The jokes, such as the “Titanic”-themed Stein bar mitzvah party that opens the movie, rely on tired, unflattering stereotypes. The scene is clearly intended as affectionate satire, but its witlessness is offensive.
A greater affront is the general irrelevance of women to the story. Only Roberts, as Ben’s bubbe, is given anything substantial to do. Jamie Gertz is woefully underutilized as Ben’s mom, while Daryl Hannah (as Irwin’s girlfriend Sacred Feather, aka Sandy Frost) exists as standard-issue comic relief.
“Keeping Up With the Steins” was written by Mark Zakarin, whose sitcom-with-poignancy style was honed during his tenure as a program developer at ABC and Showtime. Scott Marshall, Garry’s non-Jewish son, makes his directorial debut. Rest assured they’ll remember this movie far longer than anyone who sees it.
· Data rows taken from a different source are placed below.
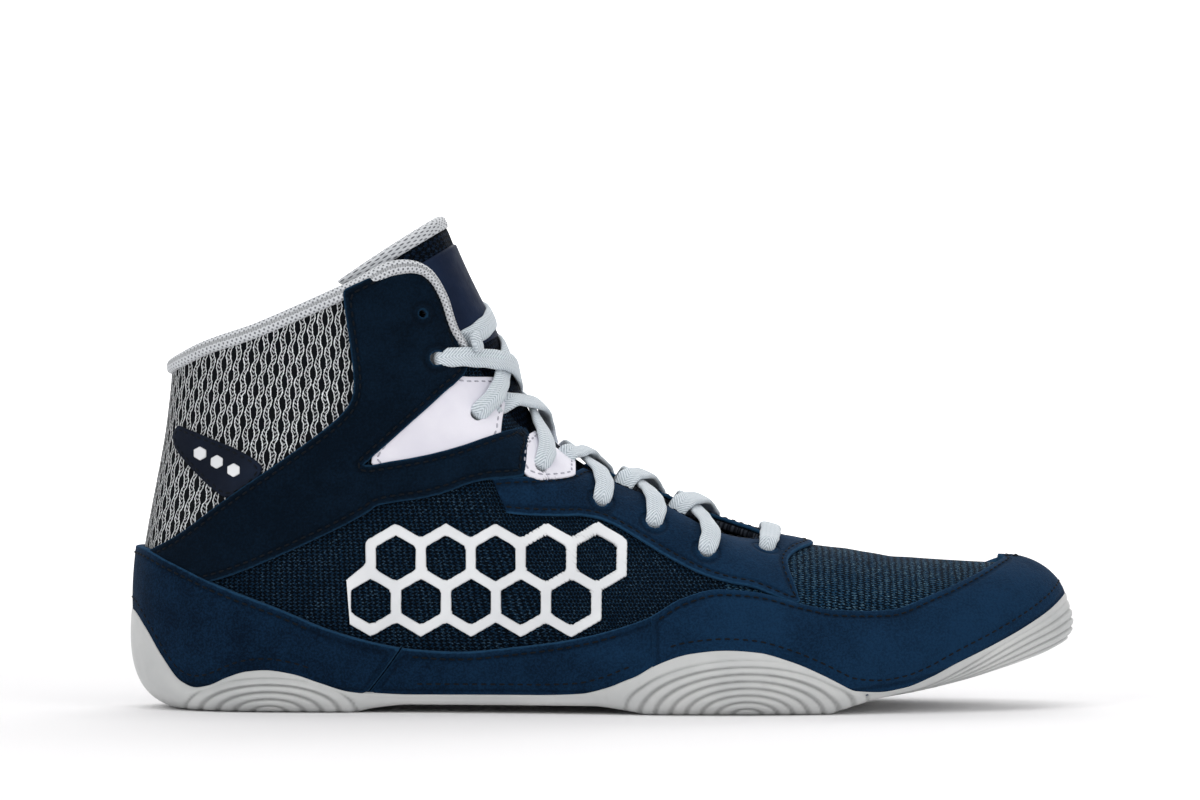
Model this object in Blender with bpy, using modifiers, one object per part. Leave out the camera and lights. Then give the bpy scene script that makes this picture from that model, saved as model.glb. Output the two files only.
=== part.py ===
"""Right-foot wrestling shoe, an ankle-high laced sports shoe with a thin wrapped rubber sole.

Metres, +X from heel to toe, +Y towards the medial side, +Z up. The floor is z = 0, and the origin is
the middle of the heel's flat spot. The upper is a loft of ribs: each rib climbs from the feather edge
(where the upper meets the sole) to the top edge or to the ridge over the toes. The ribs stand in a ring
that runs from the toe along the lateral side, round the heel and back along the medial side.
"""

import math

import bmesh
import bpy
import numpy as np
from mathutils import Vector
from mathutils.bvhtree import BVHTree

# Driving sizes
LENGTH = 0.286
BALL_WIDTH = 0.097
INSTEP_HEIGHT = 0.060
SHAFT_HEIGHT = 0.134
TOE_SPRING = 0.0178
WAIST_LIFT = 0.0025
SOLE_THICKNESS = 0.0062
WRAP_HEIGHT = 0.022
SOLE_BULGE = 0.0068
SOLE_TUCK = 0.0085
SOLE_LIP = 0.0014
RIB_DEPTH = 0.0004
RIB_FADE = 0.0015
WALL = 0.0022
OVERLAY = 0.0012
FILM = 0.0009
GAP = 0.0003
SOLE_EASE = 0.0002
BINDING_EASE = 0.0003
INSOLE_THICKNESS = 0.0032
INSOLE_INSET = 0.0032
TONGUE_THICKNESS = 0.0036
BINDING_HEIGHT = 0.0038
BINDING_THICKNESS = 0.0010
LACE_WIDTH = 0.0058
LACE_THICKNESS = 0.0020
LACE_CLEARANCE = 0.0006
LACE_MARGIN = 0.0015
LACE_STEPS = 10
LACE_SAMPLES = 5
LACE_STEEPEST = 2.2
CROSSINGS = 5
EYELET_RADIUS = 0.0020
EYELET_PIN = 0.012
SIDE_REACH = 0.1

HALF_WIDTH = BALL_WIDTH / 2
ORIGIN_SHARE = 0.150
ORIGIN = np.array([ORIGIN_SHARE * LENGTH, 0.0, 0.0])

# Heights of the outlines, the tongue and the rand are shares of SHAFT_HEIGHT. The instep lies at this share:
# what is below it follows INSTEP_HEIGHT, and what is above it follows the rest of SHAFT_HEIGHT.
INSTEP_SHARE = 30 / 67

# One row for each rib from the heel (row 0) to the toe (row 21). foot_x and top_x are shares of LENGTH,
# foot and top widths are shares of HALF_WIDTH, out from the heel-to-toe line on either side. height is a
# share of INSTEP_HEIGHT up to 1, and from 1 to 2 it climbs on to SHAFT_HEIGHT. tilt raises the medial
# top and lowers the lateral one, as a share of INSTEP_HEIGHT.
RIB_COLUMNS = ("foot_x", "foot_lateral", "foot_medial",
               "top_x", "height", "tilt", "top_lateral", "top_medial")
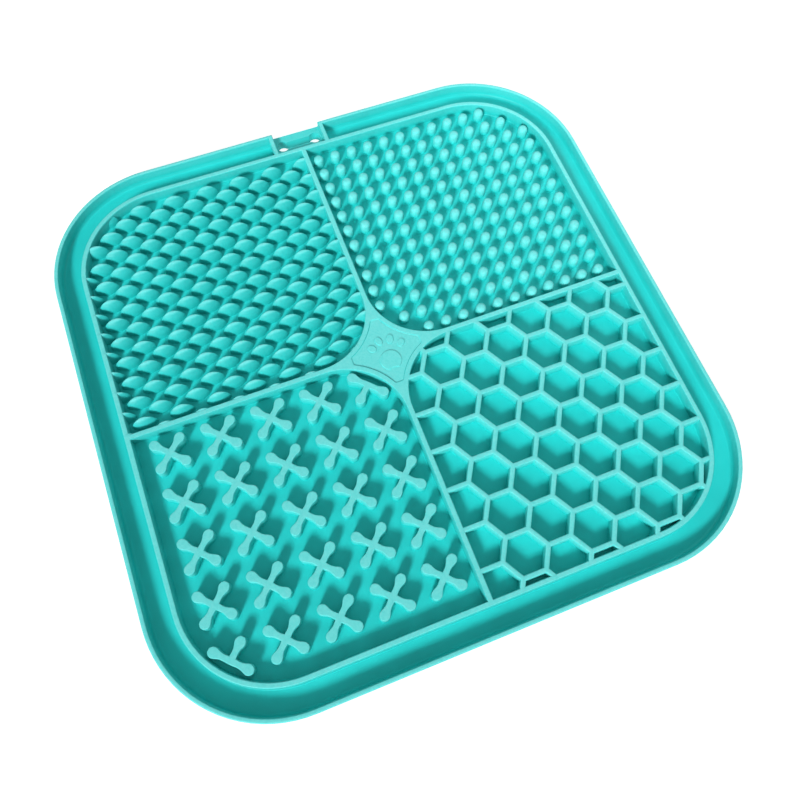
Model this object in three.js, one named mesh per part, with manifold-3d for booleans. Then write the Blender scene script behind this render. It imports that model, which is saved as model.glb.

The most amusing aspect of the whole enterprise is the effusive statement in the press kit from Zakarin’s Pacific Palisades cantor.
“In the future,” the cantor writes, the film “will be required viewing for each of my b’nai mitzvah families as they begin to plan their ceremony and party.”
The good news? After that, learning the Haftarah won’t seem nearly as painful.
“Keeping Up with the Steins” opens Friday, May 26 around the Bay Area.